Article by Investment U
Naturally, when Warren Buffett speaks, the rest of us listen. Unfortunately in this case, his words don’t appear to be matching his actions…
Just about everybody has heard of the “Buffett Tax” by now. Also known as the “Billionaire’s Tax” or the “Buffett Rule,” it seeks to establish a minimum 30% tax rate on Americans whose household income equals $1 million or more.
On Monday evening, the Democrat-controlled Senate struck the proposition down 51-45. Despite the majority in favor, the “Buffett Rule” failed to gain the 60 votes it needed to pass, and that was even with Maine’s Susan Collins, a Republican, approving it.
According to a recent Gallup poll, approximately 60% of Americans supported the added tax against “the rich,” which means that a majority of Americans are disappointed with Tuesday morning’s news. That includes The Christian Science Monitor’s Brad Knickerbocker, who recently praised the Buffet Rule as:
“… a wonderful political device – a call to even out the tax burden in a way that picks the pockets of those ‘millionaires and billionaires’ President Obama keeps talking about while evening things out for the vast American middle class. It’s very easy to understand, especially in contrast to a tax code requiring battalions of lawyers to navigate. And it has this wonderfully avuncular fellow for whom it’s named.”
That “avuncular fellow” is of course the legendary investor Warren Buffett. Nicknamed the “Oracle of Omaha,” Buffett runs a supremely successful business buying up undervalued companies and turning them into real moneymakers.
If his accumulated billions don’t testify to his accomplishments enough, his Berkshire Hathaway stock – which is valued at over $119,000 – certainly does. Over the last few decades, that holding company has returned more than 1,000%, and Buffett’s personal $105,000 investment is now worth tens of billions.
Naturally, when Warren Buffett speaks, the rest of us listen. Unfortunately in this case, his words don’t appear to be matching his actions…
Buffett Says He Supports Higher Taxes for the Rich
Last year, Warren Buffett did a lot of speechmaking, mainly about the tax proposal that quickly came to bear his name.

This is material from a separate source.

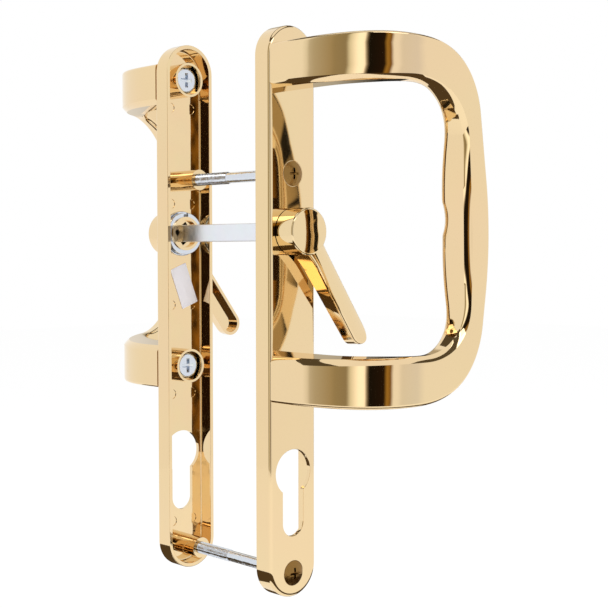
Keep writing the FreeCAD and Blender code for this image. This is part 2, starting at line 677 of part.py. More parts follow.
def make_through_bolts():
    for label, up in (("upper_through_bolt", "upper_bolt_rise"), ("lower_through_bolt", f"-({LOWER_BOLT})")):
        body = new_body(label, up)
        head, shank, thread = "bolt_head / 2", "bolt_shank / 2", "bolt_thread / 2"
        revolve(
            body,
            ("0", "-bolt_dome", "(bolt_head ^ 2 / 4 + bolt_dome ^ 2) / (2 * bolt_dome)"),
            (head, "0"),
            (shank, "bolt_cone"),
            (shank, "bolt_plain"),
            (thread, "bolt_plain + thread_start"),
            (thread, "bolt_length - thread_chamfer"),
            (thread + " - thread_chamfer", "bolt_length"),
            ("0", "bolt_length"),
        )
        pocket(body, cross(body, "bolt_head", "bolt_dome"), "cross_depth")


def make_pull_screws():
    seat = "plate_web + cup_seat"
    top = seat + " + screw_head_height"
    head, thread = "screw_head / 2", "screw_thread / 2"
    for name, up in (("upper_pull_screw", "upper_screw_rise"), ("lower_pull_screw", "-lower_screw_drop")):
        body = new_body("outer_" + name, up)
        revolve(
            body,
            ("0", "-screw_reach"),
            (thread + " - thread_chamfer", "-screw_reach"),
            (thread, "thread_chamfer - screw_reach"),
            (thread, seat),
            (head, seat),
            (head, top + " - screw_head_round", "screw_head_round"),
            (head + " - screw_head_round", top),
            ("0", top),
        )
        pocket(body, cross(body, "screw_head", f"-({top})"), "cross_depth", inwards=False)
        mirror("inner_" + name, body)


def make_label():
    """The plain paper label stuck inside the inner backplate."""
    label = doc.addObject("Part::Box", "blank_label")
    label.Label = "blank_label"
    label.setExpression("Length", bound("label_width"))
    label.setExpression("Width", bound("label_sheet"))
    label.setExpression("Height", bound("label_height"))
    turn = Rotation(Vector(0, 1, 0), number("label_turn"))
    level = number(FRONT_FACE + " - plate_web - label_sheet")
    centre = Vector(number("label_side"), level, -number("label_drop"))
    corner = turn.multVec(Vector(-number("label_width") / 2, 0, -number("label_height") / 2))
    label.Placement = Placement(centre + corner, turn)
    parts.append(label)


def export():
    doc.recompute()
    for item in doc.Objects:
        if {"Invalid", "Error"} & set(item.State):
            raise RuntimeError(f"{item.Label} failed: {item.State}")
    os.makedirs("parts", exist_ok=True)
    for piece in parts:
        if piece.Shape.isNull() or not piece.Shape.isValid() or len(piece.Shape.Solids) != 1:
            raise RuntimeError(f"{piece.Label} is not one valid solid")
    for piece in parts:
        piece.Shape.exportStep(f"parts/{piece.Label}.step")
        print(piece.Label, round(piece.Shape.Volume, 1), "mm3")


fill_sheet()
make_backplates()
make_pulls()
make_levers()
make_retention()
make_spindle()
make_through_bolts()
make_pull_screws()
make_label()
export()
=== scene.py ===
import bisect
import math

import bmesh
import bpy
from mathutils import Euler, Matrix, Vector


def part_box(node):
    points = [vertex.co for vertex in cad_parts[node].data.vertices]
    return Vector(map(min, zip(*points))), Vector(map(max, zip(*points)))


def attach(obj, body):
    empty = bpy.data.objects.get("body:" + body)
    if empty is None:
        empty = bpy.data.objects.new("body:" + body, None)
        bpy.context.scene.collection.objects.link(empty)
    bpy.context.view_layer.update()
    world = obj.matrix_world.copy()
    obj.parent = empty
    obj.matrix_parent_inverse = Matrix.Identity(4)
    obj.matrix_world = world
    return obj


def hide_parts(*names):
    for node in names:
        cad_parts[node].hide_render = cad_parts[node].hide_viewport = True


bl_info = {
    "name": "Patio Door Handle Set",
    "version": (1, 0, 0),
    "blender": (4, 5, 0),
    "location": "3D Viewport > Sidebar > Handle",
    "description": "Dresses the patio door handle set in polished gold and bright zinc",
    "category": "Object",
}

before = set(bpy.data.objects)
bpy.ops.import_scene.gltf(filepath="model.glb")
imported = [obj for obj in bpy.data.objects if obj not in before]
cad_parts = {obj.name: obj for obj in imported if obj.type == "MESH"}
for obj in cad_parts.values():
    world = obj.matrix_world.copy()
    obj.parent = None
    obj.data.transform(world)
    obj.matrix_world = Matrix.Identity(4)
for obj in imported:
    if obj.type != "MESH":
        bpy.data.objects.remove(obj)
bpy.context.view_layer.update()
MM = 0.001
TURN = 2 * math.pi
ROUND_STEPS = 96
ARM_STEPS = 40
CORNER_STEPS = 24
GRIP_STEPS = 48
LEVER_STEPS = 36
DOME_SPAN = 6.6
OUTWARDS = Vector((0, -1, 0))
SQUARE = ((1, 1), (-1, 1), (-1, -1), (1, -1))
PAST = 1.0


def low(node, axis):
    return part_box(node)[0][axis] / MM


def high(node, axis):
    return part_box(node)[1][axis] / MM


def centre_z(node):
    return (low(node, 2) + high(node, 2)) / 2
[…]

It all started with a piece published by The New York Times, where he aired his thoughts on how rich people like him weren’t paying nearly as much in taxes as they should be, especially when the middle and lower classes were struggling so badly.
Many people construed his initial message and subsequent crusade as noble and selfless. But actions speak a lot louder than words, and the truth is that Buffett’s actual business decisions simply don’t match up with his verbal declarations.
Now part of what makes Buffett such an excellent businessman is that he knows how to read the signs, both when it comes to the economy and public sentiment. (It also doesn’t hurt that, according to Peter Schweizer in his book, Throw Them All Out, Buffett also has powerful crony capitalist ties to Congress.)
So he was very well aware that the Occupy Wall Street movement was making the news every other day in 2011, while the remaining space went to the struggling economy and national deficit. As one of the wealthiest men in the world, he could have easily come under public condemnation in that overarching outcry for excessive spending.
He therefore simply took the necessary steps to protect himself from that possibility. Yet for all of his talk about greater taxation, Buffett and the IRS are anything but the best of friends, as evidenced by their legal history of butting heads.
Buffett’s Battle With the IRS
Over the decades, Warren Buffett has tangled with the IRS more than once.
AIG President Bill Wilson easily remembers “a 14-year battle over the dividends received deduction.” The case was resolved in 2005 in Buffett’s favor, but that wasn’t the end of his disagreements with the IRS.
There’s also the approximate $1 billion in taxes the government says he owes them. That seemingly large sum represents a mere 0.2% of Berkshire Hathaway’s $372 billion total assets, yet Buffett isn’t budging on that lawsuit, either.
The same goes for another tax controversy exposed by The Wall Street Journal, this one involving his decision to invest in Bank of America as a legal – but frowned upon – loophole that allows him to keep even more of this money.
None of that behavior at all matches Buffett’s well-publicized advice on the subject. As the aforementioned Wilson pointed out, “On one hand Buffett advocates for paying more taxes, but when it comes to his own company’s taxes, he has gone through great lengths to pay less.”
That reality discounts him as a credible expert on the subject, at least when it comes to supporting his namesake legislative proposal. It also doesn’t help his case that even the Obama administration and bipartisan panels arranged by the Tax Policy Center in Washington agree that the Buffett Rule wouldn’t do much to change the nation’s economic woes.
As White House National Economic Council Deputy Director Jason Furman explained, the tax “was never our plan to bring the deficit down and get the debt under control.”
That means it was all but worthless. And, despite public sentiment on the subject, Monday’s vote was worthwhile after all.